SSL (sell-side liquidity) = liquidity below a low, mainly long stops. BSL (buy-side liquidity) = liquidity above a high, short stops. Institutions hunt BSL before a decline and SSL before a rally.

What are equal highs and equal lows?

Two (or more) tops / bottoms at the same price level. Retail massively places stops there, making them liquidity magnets — priority targets for institutional sweeps.

How do I identify a liquidity sweep on Bitcoin?

Three elements: sharp wick beyond a significant high/low, close that returns inside the range (rejection), impulsive opposite displacement within the next 1-3 candles. Without displacement, it's a breakout, not a sweep.
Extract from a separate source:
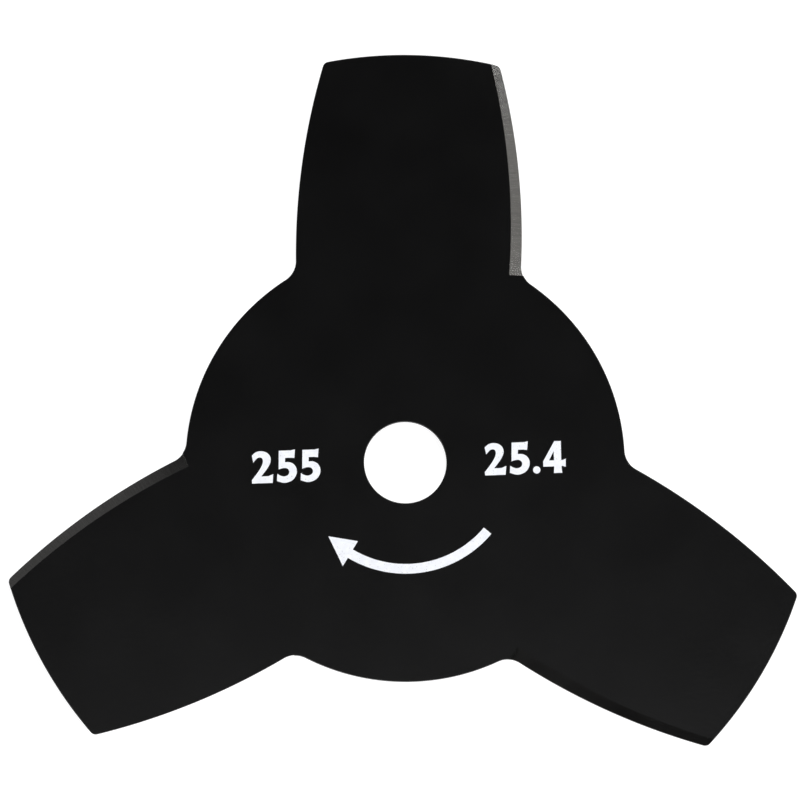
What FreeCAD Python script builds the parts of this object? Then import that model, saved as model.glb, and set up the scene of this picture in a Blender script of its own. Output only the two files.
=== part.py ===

Does liquidity work on all cryptos?

Yes, but signal quality depends on volume. BTC/ETH offer very reliable sweeps. On low-cap altcoins, wash trading can create false sweeps — cross-checking with OBV, volume delta and top-down context is indispensable.

Internal or external liquidity, which to trade?

The institutional sequence: hunt internal first to accumulate, then external to distribute. Trading external after confirmation gives the best R:R but requires patience.

Can you trade liquidity without full SMC?

No. It must be combined with market structure (BOS/CHoCH), order blocks and FVGs to validate an entry zone. See our Smart Money Concepts pillar.

Disclaimer. Educational content. Not investment advice. Crypto trading involves a significant risk of capital loss. Investisseur 2.0 does not offer paid signals or third-party asset management.